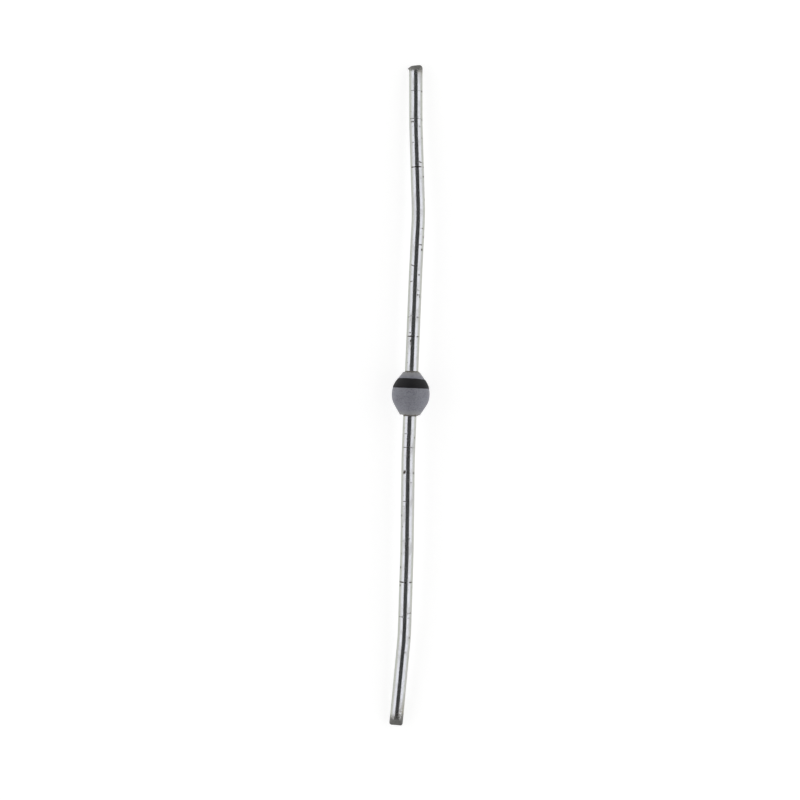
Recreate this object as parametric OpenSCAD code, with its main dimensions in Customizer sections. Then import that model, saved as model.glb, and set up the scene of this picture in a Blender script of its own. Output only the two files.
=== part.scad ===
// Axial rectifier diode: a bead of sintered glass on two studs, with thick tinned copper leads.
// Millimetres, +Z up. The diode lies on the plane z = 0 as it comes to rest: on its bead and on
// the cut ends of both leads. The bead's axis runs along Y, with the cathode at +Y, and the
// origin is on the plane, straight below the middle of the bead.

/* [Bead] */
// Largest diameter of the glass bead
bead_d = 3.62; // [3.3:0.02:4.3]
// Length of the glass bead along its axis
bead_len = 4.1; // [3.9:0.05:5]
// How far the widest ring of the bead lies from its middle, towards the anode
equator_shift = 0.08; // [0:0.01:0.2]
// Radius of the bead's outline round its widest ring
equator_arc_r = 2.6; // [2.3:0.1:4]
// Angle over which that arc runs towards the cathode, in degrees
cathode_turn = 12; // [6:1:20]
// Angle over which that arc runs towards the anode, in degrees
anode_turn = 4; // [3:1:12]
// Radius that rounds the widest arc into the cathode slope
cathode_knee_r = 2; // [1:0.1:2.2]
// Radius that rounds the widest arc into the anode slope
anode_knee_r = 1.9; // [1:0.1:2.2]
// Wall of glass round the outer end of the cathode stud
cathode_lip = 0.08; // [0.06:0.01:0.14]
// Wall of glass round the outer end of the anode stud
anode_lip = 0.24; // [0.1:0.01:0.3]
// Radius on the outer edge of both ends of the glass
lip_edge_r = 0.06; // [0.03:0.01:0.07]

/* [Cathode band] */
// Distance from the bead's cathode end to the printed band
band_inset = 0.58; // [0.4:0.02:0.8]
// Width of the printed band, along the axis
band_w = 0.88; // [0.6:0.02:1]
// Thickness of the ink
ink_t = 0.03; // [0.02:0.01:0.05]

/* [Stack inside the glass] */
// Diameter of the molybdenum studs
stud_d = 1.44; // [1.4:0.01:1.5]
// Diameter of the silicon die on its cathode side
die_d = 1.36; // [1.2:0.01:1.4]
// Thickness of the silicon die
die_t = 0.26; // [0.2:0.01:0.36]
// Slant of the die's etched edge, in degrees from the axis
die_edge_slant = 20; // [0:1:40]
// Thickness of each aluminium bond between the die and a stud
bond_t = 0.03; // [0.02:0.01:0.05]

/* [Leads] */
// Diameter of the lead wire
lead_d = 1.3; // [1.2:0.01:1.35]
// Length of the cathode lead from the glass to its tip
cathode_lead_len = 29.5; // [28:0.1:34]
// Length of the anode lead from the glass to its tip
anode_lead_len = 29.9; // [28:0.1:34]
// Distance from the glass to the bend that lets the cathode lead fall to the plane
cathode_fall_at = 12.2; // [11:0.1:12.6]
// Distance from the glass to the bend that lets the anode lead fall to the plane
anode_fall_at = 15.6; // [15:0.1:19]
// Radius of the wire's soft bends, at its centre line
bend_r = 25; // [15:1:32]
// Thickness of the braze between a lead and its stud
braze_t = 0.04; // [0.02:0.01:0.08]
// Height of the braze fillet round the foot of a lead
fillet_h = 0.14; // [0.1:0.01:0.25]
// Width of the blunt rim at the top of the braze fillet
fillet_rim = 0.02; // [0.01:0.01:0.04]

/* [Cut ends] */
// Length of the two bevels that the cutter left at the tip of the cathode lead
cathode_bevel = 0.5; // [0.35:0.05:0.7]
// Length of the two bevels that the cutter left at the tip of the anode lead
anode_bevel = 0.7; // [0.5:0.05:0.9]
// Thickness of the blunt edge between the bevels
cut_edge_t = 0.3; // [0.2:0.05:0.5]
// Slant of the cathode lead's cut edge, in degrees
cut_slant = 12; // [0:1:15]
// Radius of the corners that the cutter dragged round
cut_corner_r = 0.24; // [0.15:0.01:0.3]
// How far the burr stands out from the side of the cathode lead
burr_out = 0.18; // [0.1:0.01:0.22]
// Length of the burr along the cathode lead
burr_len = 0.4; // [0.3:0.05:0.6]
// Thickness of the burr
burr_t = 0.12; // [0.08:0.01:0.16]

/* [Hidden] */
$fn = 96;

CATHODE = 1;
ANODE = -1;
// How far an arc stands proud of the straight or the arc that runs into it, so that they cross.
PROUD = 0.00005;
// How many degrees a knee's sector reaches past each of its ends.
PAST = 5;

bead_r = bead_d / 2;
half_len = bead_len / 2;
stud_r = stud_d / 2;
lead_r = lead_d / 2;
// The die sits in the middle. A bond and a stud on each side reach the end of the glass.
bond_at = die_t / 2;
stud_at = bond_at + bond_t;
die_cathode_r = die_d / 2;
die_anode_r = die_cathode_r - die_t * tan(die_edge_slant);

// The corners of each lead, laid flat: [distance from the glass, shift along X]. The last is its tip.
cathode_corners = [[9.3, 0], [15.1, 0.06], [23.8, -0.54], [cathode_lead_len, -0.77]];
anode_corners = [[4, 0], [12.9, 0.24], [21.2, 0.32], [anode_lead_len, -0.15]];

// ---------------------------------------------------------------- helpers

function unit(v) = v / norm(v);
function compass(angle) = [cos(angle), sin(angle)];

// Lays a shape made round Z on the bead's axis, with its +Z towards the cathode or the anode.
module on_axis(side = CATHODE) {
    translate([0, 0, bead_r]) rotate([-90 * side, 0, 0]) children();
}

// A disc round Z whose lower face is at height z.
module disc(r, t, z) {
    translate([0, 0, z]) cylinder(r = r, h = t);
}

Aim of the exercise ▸
Return exactly the lines from the beginning of the data above through the one containing "of the bead.", please. Include both end lines and add nothing else.

Solution below ▸
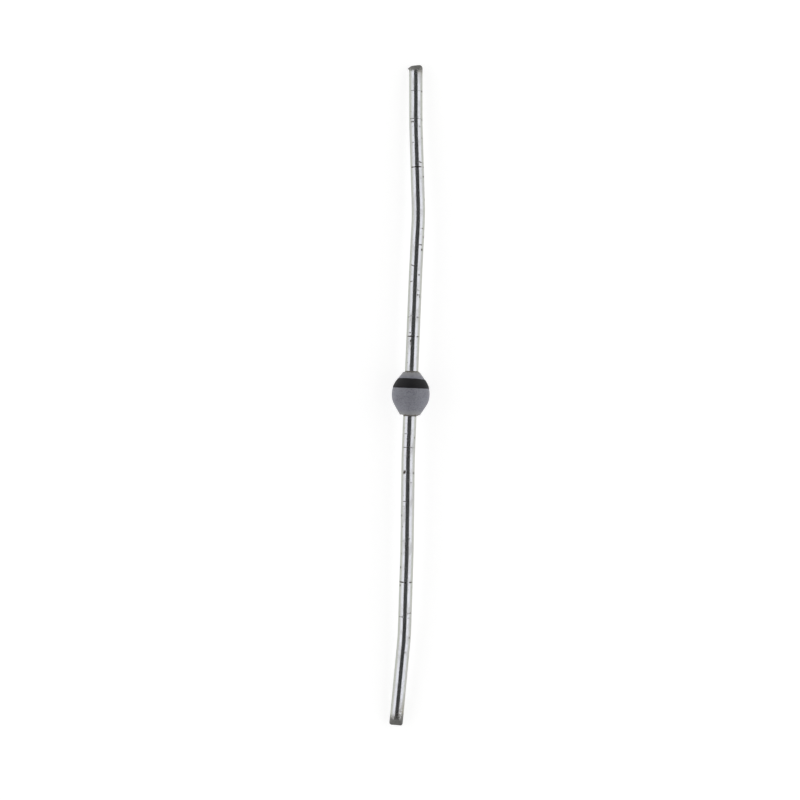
Recreate this object as parametric OpenSCAD code, with its main dimensions in Customizer sections. Then import that model, saved as model.glb, and set up the scene of this picture in a Blender script of its own. Output only the two files.
=== part.scad ===
// Axial rectifier diode: a bead of sintered glass on two studs, with thick tinned copper leads.
// Millimetres, +Z up. The diode lies on the plane z = 0 as it comes to rest: on its bead and on
// the cut ends of both leads. The bead's axis runs along Y, with the cathode at +Y, and the
// origin is on the plane, straight below the middle of the bead.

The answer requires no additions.